1. Wrap in function instead of sub-classing

Consider the following scenario: you need to get an intermediate output of your model, which can be done by:

new_model = keras.Model(inputs=old_model.input, outputs=old_model.get_layer['wanted_layer'].output)

However, if your model is created by sub-classing:

class my_model(keras.Model):
    def __init__(self, 'your_arguments_here'):
        super(my_model, self).__init__()
        'some custom properties here'
        'make sure all layers, e.g.,CNN, are created here, and then later used in call()'
    def call(self, inputs):
        'your defined computation process'
        return y
        'y is the computed output'

you’ll find that the ‘new_model’ will throw an error indicating that since it can’t infer the inputs shapes and what’s more, if you add ‘shape=()’ parameter to the ‘call()’ method or add ‘Input()’ layer in the ‘__init__()’ method, it will either not work or throw another error indicating you can’t add ‘Input()’ layer in the ‘__init__()’ method

Thus, I suggest using the following way to create a model:

def make_model('your_arguments_here'):
    x_1 = Input(shape=('shape of input x_1'))
    ...
    x_n = Input(shape=('shape of input x_n'))
    'computation process here'
    model = keras.Model(inputs=[x_1,...,x_n], outputs=[y_1,..,y_m])
    return model

In this sense, the model is then able to infer the inputs’ shapes when getting the intermediate outputs

2. Long directory may lead to failure in saving model

Funny story, when you’re trying to save a model:

model.save('your_model_name.hd5')

However you can save it in a non-‘.hd5’ way, see [here]. And sometimes (might be with lots of parameters), the saving process will fail and throw an error, which after online search, can be solve by shorten the saving directory, like:

C:\Users\xxx\projects\tf_projects\keras_projects\my_project $\longrightarrow$ C:\Users\xxx\my_project

3. When you’re padded, calculating ‘Mean’ involving its mask

For example, when you’re dealing with the padded sentences:

​ input: [34, 52, 1257, 872, 0, 0, 0] (4 actual words, 3 paddings), with shape: (7, )

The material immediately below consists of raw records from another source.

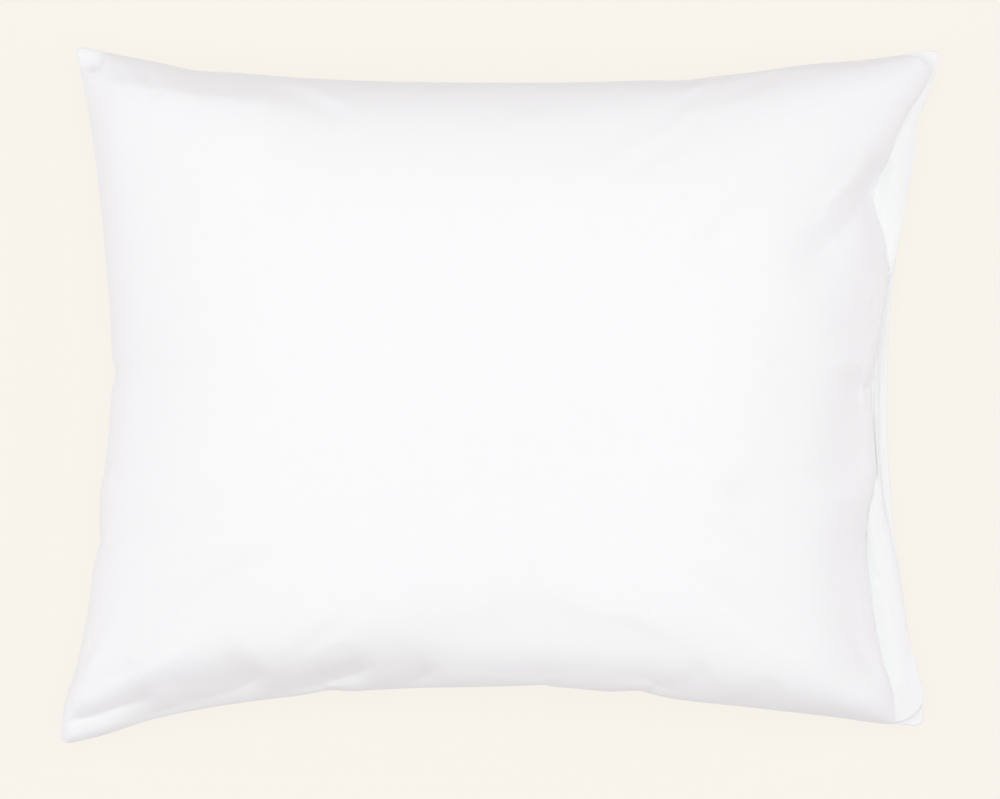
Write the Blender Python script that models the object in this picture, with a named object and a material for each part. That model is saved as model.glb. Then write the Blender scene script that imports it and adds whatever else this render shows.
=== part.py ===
"""A filled pillowcase lying on its back, with its open end towards +X.

Two cotton panels are sewn together along three sides. The front panel is one filled solid: its crown,
drawn-in sides, thin corner tips and folds. The back panel is a thin sheet, flat where it rests on the
surface, and its hem shows past the front's hem at the open end.
"""

from collections import namedtuple

import bmesh
import bpy
import numpy as np

# Driving sizes in metres. X runs along the case, Y across it, and Z is the height above the surface.
FILLED_HEIGHT = 0.135  # over the middle
CLOTH = 0.002  # a panel with its turned hem
PANEL_GAP = 0.0003

# The crown falls from the middle to each side as (1 - dome distance^2) (1 - distance^spread)^rise.
Crown = namedtuple("Crown", "spread rise dome")
CROWNS = {
    "low": Crown(12.0, 0.45, 0.10),
    "open": Crown(5.5, 0.62, 0.0),
    "high": Crown(3.6, 0.45, 0.0),
    "closed": Crown(3.8, 0.50, 0.0),
}
SLACK_RISE = 0.024  # how loosely the front lies over the back past the filling
SLACK_POWER = 6

# The back panel is flat in a rounded rectangle out to this share of the way, then rises to its seams. Its hem
# is level over the last part of the way.
FLAT_SHARE = 0.64
FLAT_ROUNDING = 4
BACK_RISE_POWER = 1.8
HEM_FLAT = 0.06

# How finely the panels are divided.
TIP_RADIUS = 0.03  # rounding of the corner tips, as a share of the half length
TIP_POINTS = 3
SIDE_CROWDING = 0.45  # crowds the points of a side towards its corners
FRONT_RINGS = 18
FIRST_RING = 0.3  # an extra ring this share of a step inside the edge, where the front rises most
FINE_RINGS = 9  # the rings near the seams, where the folds are, keep every point
HALVED_RINGS = 14  # from here to the crest only every fourth point is kept
RING_CROWDING = 0.4  # width of the outermost rings against even ones
BACK_RINGS = 4

Corner = namedtuple("Corner", "x y height")
CORNERS = {
    "closed_low": Corner(-0.311, -0.247, 0.038),
    "open_low": Corner(0.300, -0.235, 0.030),
    "open_high": Corner(0.312, 0.245, 0.032),
    "closed_high": Corner(-0.301, 0.247, 0.040),
}

# The filling draws each side in towards the middle, furthest at deepest_at, a share of the side's length.
Side = namedtuple("Side", "start end inward drawn_in deepest_at start_power end_power height points")
SIDES = {
    "low": Side("closed_low", "open_low", (0, 1), 0.037, 0.56, 3.0, 1.05, 0.047, 56),
    "open": Side("open_low", "open_high", (-1, 0), 0.034, 0.50, 1.5, 1.90, 0.030, 48),
    "high": Side("closed_high", "open_high", (0, -1), 0.027, 0.50, 2.9, 2.1, 0.050, 46),
    "closed": Side("closed_low", "closed_high", (1, 0), 0.032, 0.53, 1.7, 1.9, 0.046, 38),
}

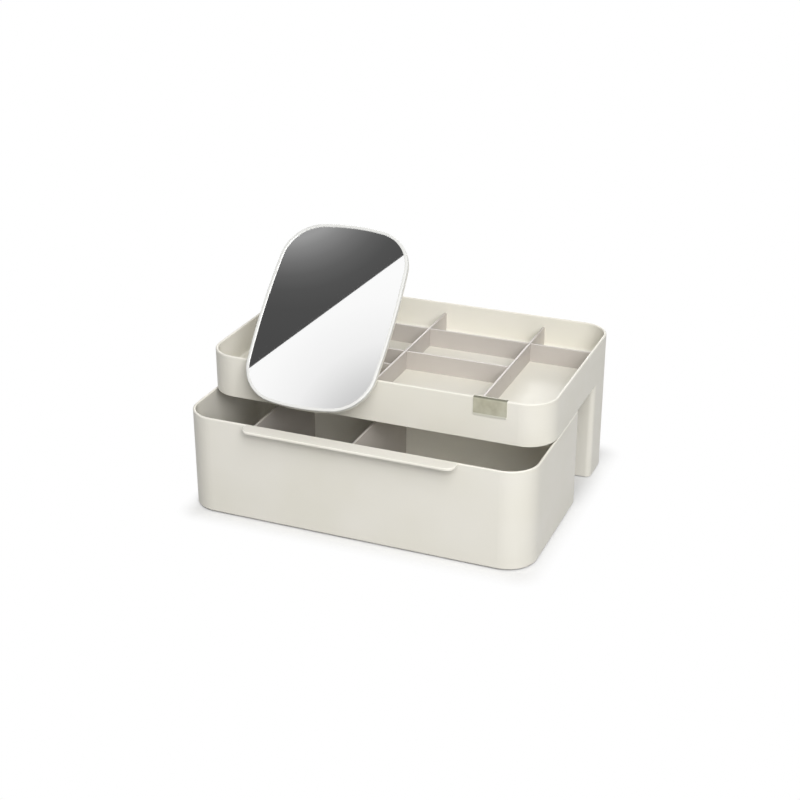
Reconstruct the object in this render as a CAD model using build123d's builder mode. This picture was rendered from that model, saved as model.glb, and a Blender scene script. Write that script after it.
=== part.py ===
from build123d import *
import os
from math import atan2, cos, degrees, hypot, radians, sin, sqrt

# Makeup organiser: a divided tray on a rear pedestal, a drawer that slides out from under it,
# and a tilting mirror on a clip that lifts off the tray's front rim.
# Millimetres. X runs along the front, +Y to the back, +Z up, and the table top is z = 0.
# The origin is on the table, under the middle of the whole object with its drawer part open.

# The body shell: tray, skirt and pedestal in one moulding
body_width = 320.0
body_depth = 199.5
body_height = 131.7
body_corner = 27.0
wall = 2.4
floor_thick = 2.4
rim_round = 1.1
edge_round = 0.5
tray_height = 38.7
tray_depth = 27.7
tray_floor_round = 2.0
pedestal_depth = 55.5
pedestal_edge = 5.0

# Guide ribs under the tray, each with a lug at its front end that stops the drawer
guide_start = 34.0
guide_thick = 2.0
guide_reach = 5.0
guide_gap = 0.4
stop_width = 16.0
stop_thick = 3.0
stop_reach = 12.0

# The plate that closes the pedestal, its screws and the feet
plate_thick = 2.4
plate_gap = 0.3
boss_inset = 42.0
boss_radius = 3.8
boss_height = 18.0
boss_sink = 0.6
screw_radius = 1.4
screw_length = 12.0
screw_gap = 0.05
screw_head_radius = 2.8
screw_slot = 0.6
screw_slot_depth = 0.7
countersink_angle = 90.0
foot_radius = 6.0
foot_proud = 1.0
foot_recess = 1.0
foot_round = 0.4
foot_gap = 0.05
base_foot_inset = 20.0
base_foot_pitch = 26.0

# The tray's dividers: thin plates that cross in half-lap joints. The outer columns are
# measured from the side they are nearer to, and the rows from the front.
divider_thick = 2.2
divider_drop = 10.2
divider_gap = 0.1
divider_round = 0.5
lap_gap = 0.12
left_column = 56.0
middle_column_x = -5.0
right_column = 66.0
front_row = 60.0
middle_row = 93.5
rear_row = 153.0

# The drawer, drawn as far out as it stands at rest
drawer_top_gap = 1.7
drawer_back_gap = 1.6
drawer_back_corner = 8.0
drawer_back_drop = 8.0
drawer_base_round = 1.2
drawer_floor_round = 3.0
drawer_pull = 46.0
drawer_divider_drop = 10.3
drawer_left_column = 60.5
drawer_middle_x = -5.5
drawer_foot_inset = 24.0
handle_width = 194.5
handle_reach = 12.5
handle_thick = 2.4
handle_corner = 8.0

# Runner strips on the drawer's side rims, which carry the front of the tray. They start behind
# the tray's rounded front corners, so that none of them shows from outside at rest.
runner_start = 76.0
runner_back_inset = 10.4
runner_leg = 1.2
runner_drop = 8.0
runner_setback = 0.6
runner_gap = 0.1

# The plain metal tag folded over the front rim
tag_side = 51.6
tag_width = 29.3
tag_height = 15.6
tag_back_height = 9.0
tag_thick = 0.8
tag_gap = 0.1
tag_corner = 0.8

# The mirror's clip and its hinge
mirror_side = 107.5
mirror_tilt = 43.9
clip_width = 46.0
clip_thick = 2.0
clip_round = 1.6
clip_inner_reach = 20.0
pad_thick = 0.8
pad_gap = 0.1
pad_margin = 2.0
knuckle_radius = 4.0
knuckle_gap = 0.3
outer_knuckle = 12.0
middle_knuckle = 16.0
washer_thick = 0.6
washer_radius = 3.4
washer_gap = 0.1
pin_radius = 1.5
pin_fit = 0.05
pin_seat = 0.02
pin_overhang = 0.6
hinge_to_back = 4.4
mirror_stop_gap = 0.15

# The mirror: a back shell and a frame ring that hold the glass between them
mirror_half_width = 60.0
mirror_half_height = 85.1
mirror_side_bow = 752.0
mirror_end_bow = 203.0
mirror_corner = 34.9
mirror_rise = 60.4
ring_width = 2.6
ring_round = 1.0
ring_lip = 0.8
lip_round = 0.3
glass_cover = 0.9
glass_thick = 2.1
glass_gap = 0.1
tape_thick = 0.8
tape_inset = 4.0
back_thick = 2.2
back_height = 3.4
back_round = 1.8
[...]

​ input’s mask: [1, 1, 1, 1, 0, 0, 0]

​ after embedding, it becomes with the shape: (7, embedding_dim)

And now say, you would like to calculate the mean of the embeddings of words, you may write:

mean = tf.reduce_mean(input, axis=0)

However this is actually WRONG ! Since the calculation of the above code is actually:

​ ($sum$( 4 embeddings for words) + $sum$( 3 embeddings for paddings)) / 7

And what we want to calculate is:

​ $sum$( 4 embeddings for words) / 4

So what we should do is to make use of the mask:

 mean = tf.reduce_sum(input, axis=0) / tf.reduce_sum(mask, axis=0, keep_dim=True)

4. Deal carefully with length

Sometimes you may encounter the following error:

‘ValueError: all input arrays must have the same shape’

This is when doing padding, you forget to control the length (e.g., forget to truncate, forget to unify the max length)